In general, the supply cost of a creature quadruples every size category.
So, poisoning a griffon (Large) instead of a man (Medium) could take 4 doses to get the same effect, and underdosing the creature may give a bonus to the save (conversely, overdosing would give a penalty)
Highly conjecturally and assuming I didn't screw this up, one could make a guess as to what underdosing or overdosing may due to a saving throw. If we assume for the moment that dosing a creature 4 times causes 4 saves, and additionally it only takes one failure to cause the poison to take effect, we can basically calculate the save chance as (4d20 take lowest).
Dose a 4th level Fighter 4 times. That's 4 saves; and any failure gets him. The chance to save is (4d20 take lowest, at least 12+). The Fighter 4 saves vs poison on a 12+; a 45% chance to make it.

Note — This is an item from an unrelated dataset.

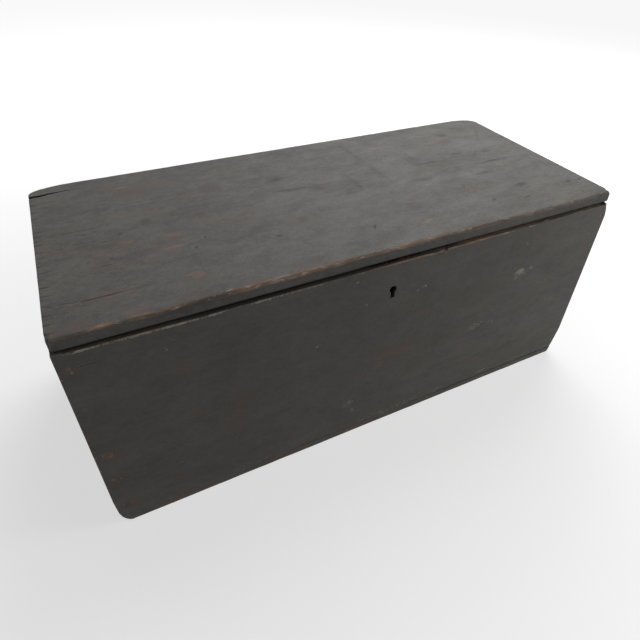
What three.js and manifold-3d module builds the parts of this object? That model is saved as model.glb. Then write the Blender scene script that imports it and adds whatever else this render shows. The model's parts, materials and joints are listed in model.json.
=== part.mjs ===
// Storage chest: a painted pine box of six boards, with a hinged plank lid and a half-mortise lock.
// Millimetres, +Z up, front towards -Y, length along X. The origin is the middle of the underside.

import * as THREE from 'three';
import { mergeVertices } from 'three/addons/utils/BufferGeometryUtils.js';
import Module from 'manifold-3d';

const wasm = await Module();
wasm.setup();

// Whole chest
const chestLength = 864;
const chestDepth = 384;
const chestHeight = 363;

// Boards
const wallThickness = 18;
const endThickness = 20;
const bottomThickness = 13.4;
const lidThickness = 17.5;

// Wear and shrinkage, as measured on the old chest
const frontShrinkage = 3;
const fullHeightBlock = 11.5;
const lidSetback = 3.8;
const lidTopArris = 5;
const lidLowerArris = 3.6;
const frontArris = 2.2;
const boardArris = 1.5;
const footArris = 4;
const leftFootWear = { along: 12.5, across: 40, up: 16 };
const rightFootWear = { along: 11, across: 60, up: 58 };
const frontTopRightWear = { along: 7, across: 30, up: 20 };
const lidBackLeftWear = { along: 72, across: 24 };
const lidBackRightWear = { along: 60, across: 30 };
const lidFrontRightWear = { along: 6, across: 8 };
const lidFrontLeftWear = { along: 8, across: 10 };
const fingerHollow = { length: 138, rise: 3.5, inset: 3.2, offset: -8.6 };
const splitDepth = 8;
const splitMouth = 1.6;
const cornerSplit = { length: 50, fromBack: 30, drift: 11 };
const frontSplit = { length: 85, fromEnd: 46, fromFront: 63, drift: 2 };
const endCheckLength = 14;
const endCheckMouth = 1;
const leftEndChecksFromFront = [152, 187, 228, 262];
const rightEndChecksFromFront = [96, 204];
const edgeChip = { length: 24, inset: 5, rise: 2.6, offset: 78 };

// Clearances
const seatClearance = 0.3;
const fitClearance = 0.3;
const pinClearance = 0.1;
const knuckleClearance = 0.4;
const cutOverrun = 5;

// Cut nails
const nailLength = 50;
const nailHeadSide = 6;
const nailHeadThickness = 1.5;
const nailShankSide = 3.4;
const nailTipSide = 1.4;
const nailSet = 0.6;
const cornerNailInset = 12;
const frontNailHeightShares = [0.087, 0.278, 0.445, 0.722, 0.932];
const backNailHeightShares = [0.12, 0.37, 0.63, 0.88];
const bottomNailLength = 45;
const bottomNailLengthShares = [-0.36, 0, 0.36];

// Butt hinges
const hingeLength = 51;
const hingeInset = 140;
const leafThickness = 2.2;
const leafReach = 13.2;
const hingePinRadius = 1.6;
const knuckleCount = 5;
const lidOpenAngle = 105;
const openAngleAllowance = 2;
const hingeScrewSpacing = 30;

// Wood screws
const screwHeadRadius = 3.2;
const screwShankRadius = 1.6;
const screwTipRadius = 0.5;
const screwTipLength = 5;
const screwSlotWidth = 0.9;
const screwSlotDepth = 0.9;
const hingeScrewLength = 14;
const lockScrewLength = 12;

// Lock
const lockOffset = 4;
const keyDrop = 46.5;
const keyholeHeadRadius = 6;
const keyholeSlotReach = 15;
const keyholeSlotTop = 7;
const keyholeSlotFoot = 6.4;
const lockPlateWidth = 84;
const lockPlateHeight = 70;
const lockPlateThickness = 2;
const selvedgeDepth = 13.2;
const lockCaseWidth = 60;
const lockCaseDrop = 63.5;
const lockCaseDepth = 10.6;
const lockCaseSheet = 1.6;
const lockScrewMargin = 6;
const drillPinRadius = 1.6;
const drillPinReach = 7.4;
const wardRadius = 8;
const wardThickness = 1.2;
const wardHeight = 3;
const wardOpening = 70;
const caseRivetRadius = 1.8;
const caseRivetMargin = 5;

// Bolt, and the eyes that hang from the lid and that it locks
const boltThrow = 9;
const boltThickness = 3.2;
const boltAbovePin = 10;
const boltBodyHeight = 23;
const boltTailReach = 27.4;
const boltNoseHeight = 5.4;
const boltPostWidth = 4.5;
const talonWidth = 11;
const talonHeight = 5.5;
const guideStudRadius = 2;
const guideStudOffset = 8;
const guideStudAbovePin = 24;
const springThickness = 0.8;
const springWidth = 4;
const springFootLength = 8;
const springReach = 16;
const eyeSpacing = 24;
const eyeThickness = 2.6;
const eyeLegWidth = 1.3;
const eyeFootHeight = 2.4;
const eyeGap = 0.6;
const strikeLength = 60;
const strikeDepth = 15;
const strikeThickness = 1.8;
const strikeFrontMargin = 4.2;
const strikeScrewSpacing = 48;

// Smoothness of round forms
const curveSteps = 6;
const roundSides = 24;
const screwSides = 16;
const nailSides = 4;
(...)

If he gets 4 chances to make the save, he's got only a 4% chance (45%^4). 3 chances is 9%, 2 chances is 20%.
That's how it works now, if you poison somebody 4 times at once.
If we map that to a single roll, that's about a -8, -7, or -5 to a single d20 roll, for four, three, and two doses, if we take that multiplicative chance as a flat chance.
Conversely, our Griffon fails a save on an 11-. That's a 55% chance. If any failure dooms the griffon, it's toast. Underdosing the griffon (3, 2 or 1 doses out of a 4 dose requirement) takes us to 30%, 16%, and 9% - or a +5, +8 or +9 on a single d20.
After about 6-7 doses off low or high the whole thing asymtotically approaches -9/+11, making it a 100% chance of success or failure. The table is different for every save value from F0 (15+) to F21 (1+) and is essentially the same sort of thing as 5E's Advantage mechanic - middling values benefit the most.
This'd probably make more sense if poison was "save or half" for whatever it's effect; then you could figure out a "save or nothing" value at the very low end of required dosages.